▶ [RAW DATA]
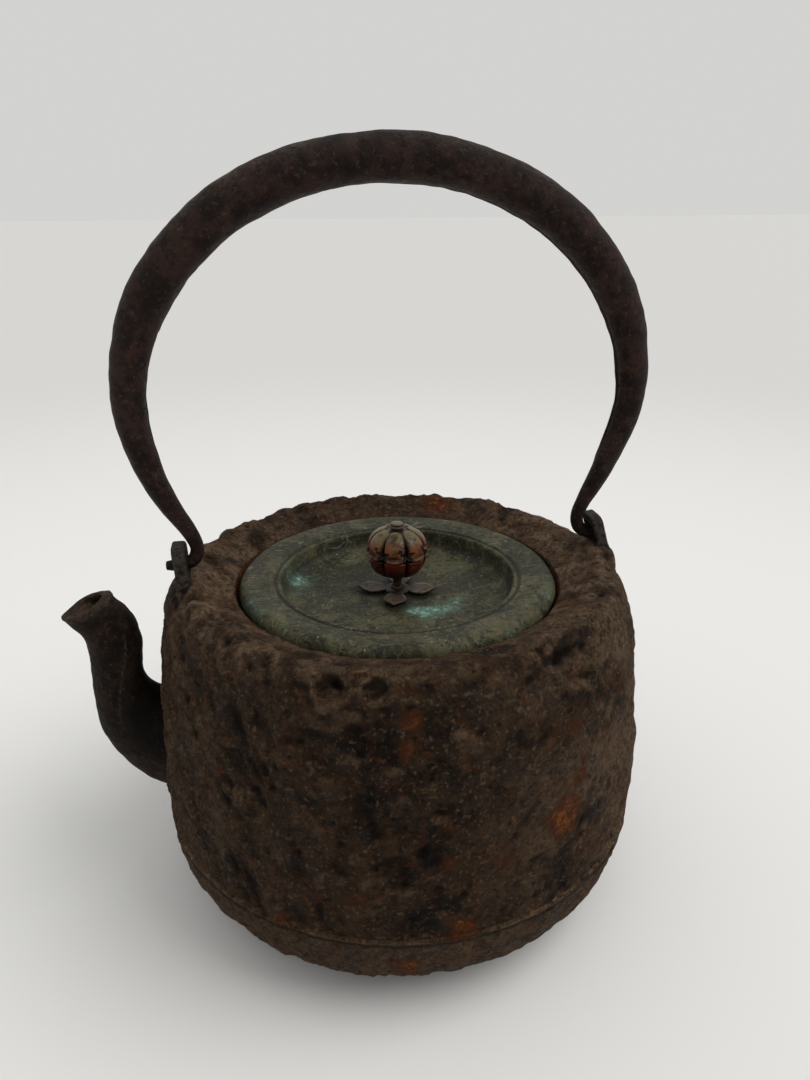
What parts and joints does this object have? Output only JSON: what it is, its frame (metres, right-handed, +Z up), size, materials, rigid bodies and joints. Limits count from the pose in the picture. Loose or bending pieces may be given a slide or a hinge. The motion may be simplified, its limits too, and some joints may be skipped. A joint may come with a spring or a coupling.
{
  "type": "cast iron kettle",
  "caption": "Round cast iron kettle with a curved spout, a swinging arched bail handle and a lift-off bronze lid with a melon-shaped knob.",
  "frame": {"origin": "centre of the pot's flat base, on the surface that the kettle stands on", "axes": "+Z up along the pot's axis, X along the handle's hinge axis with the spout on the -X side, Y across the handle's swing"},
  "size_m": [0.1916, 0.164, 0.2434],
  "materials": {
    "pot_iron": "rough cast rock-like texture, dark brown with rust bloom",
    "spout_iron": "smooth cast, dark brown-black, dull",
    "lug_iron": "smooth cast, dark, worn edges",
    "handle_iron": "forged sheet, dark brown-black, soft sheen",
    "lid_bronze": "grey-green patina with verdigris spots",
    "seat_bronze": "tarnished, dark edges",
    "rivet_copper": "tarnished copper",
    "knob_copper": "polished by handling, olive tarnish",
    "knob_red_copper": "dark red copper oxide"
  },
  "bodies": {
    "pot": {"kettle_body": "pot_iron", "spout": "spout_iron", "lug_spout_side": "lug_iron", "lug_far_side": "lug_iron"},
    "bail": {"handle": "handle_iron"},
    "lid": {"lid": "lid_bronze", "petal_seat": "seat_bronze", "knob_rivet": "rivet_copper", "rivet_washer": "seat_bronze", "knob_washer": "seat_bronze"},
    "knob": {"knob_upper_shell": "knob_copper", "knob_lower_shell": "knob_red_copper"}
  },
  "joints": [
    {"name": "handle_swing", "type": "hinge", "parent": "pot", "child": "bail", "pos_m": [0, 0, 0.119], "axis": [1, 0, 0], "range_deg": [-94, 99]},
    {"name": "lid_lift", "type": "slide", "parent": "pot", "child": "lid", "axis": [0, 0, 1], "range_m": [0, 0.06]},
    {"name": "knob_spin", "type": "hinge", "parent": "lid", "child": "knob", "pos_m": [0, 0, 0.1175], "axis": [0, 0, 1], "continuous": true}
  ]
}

▶ [REQUEST]
Copy out each line exactly as written.

▶ [WRITTEN ANSWER]
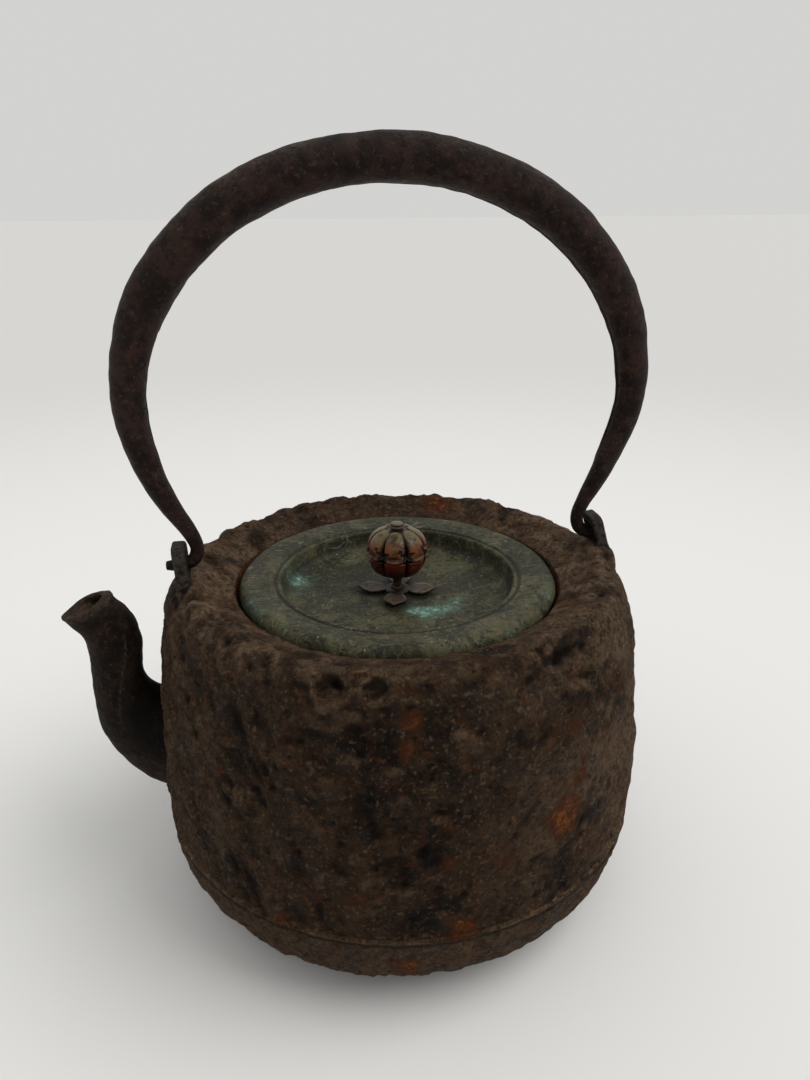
What parts and joints does this object have? Output only JSON: what it is, its frame (metres, right-handed, +Z up), size, materials, rigid bodies and joints. Limits count from the pose in the picture. Loose or bending pieces may be given a slide or a hinge. The motion may be simplified, its limits too, and some joints may be skipped. A joint may come with a spring or a coupling.
{
  "type": "cast iron kettle",
  "caption": "Round cast iron kettle with a curved spout, a swinging arched bail handle and a lift-off bronze lid with a melon-shaped knob.",
  "frame": {"origin": "centre of the pot's flat base, on the surface that the kettle stands on", "axes": "+Z up along the pot's axis, X along the handle's hinge axis with the spout on the -X side, Y across the handle's swing"},
  "size_m": [0.1916, 0.164, 0.2434],
  "materials": {
    "pot_iron": "rough cast rock-like texture, dark brown with rust bloom",
    "spout_iron": "smooth cast, dark brown-black, dull",
    "lug_iron": "smooth cast, dark, worn edges",
    "handle_iron": "forged sheet, dark brown-black, soft sheen",
    "lid_bronze": "grey-green patina with verdigris spots",
    "seat_bronze": "tarnished, dark edges",
    "rivet_copper": "tarnished copper",
    "knob_copper": "polished by handling, olive tarnish",
    "knob_red_copper": "dark red copper oxide"
  },
  "bodies": {
    "pot": {"kettle_body": "pot_iron", "spout": "spout_iron", "lug_spout_side": "lug_iron", "lug_far_side": "lug_iron"},
    "bail": {"handle": "handle_iron"},
    "lid": {"lid": "lid_bronze", "petal_seat": "seat_bronze", "knob_rivet": "rivet_copper", "rivet_washer": "seat_bronze", "knob_washer": "seat_bronze"},
    "knob": {"knob_upper_shell": "knob_copper", "knob_lower_shell": "knob_red_copper"}
  },
  "joints": [
    {"name": "handle_swing", "type": "hinge", "parent": "pot", "child": "bail", "pos_m": [0, 0, 0.119], "axis": [1, 0, 0], "range_deg": [-94, 99]},
    {"name": "lid_lift", "type": "slide", "parent": "pot", "child": "lid", "axis": [0, 0, 1], "range_m": [0, 0.06]},
    {"name": "knob_spin", "type": "hinge", "parent": "lid", "child": "knob", "pos_m": [0, 0, 0.1175], "axis": [0, 0, 1], "continuous": true}
  ]
}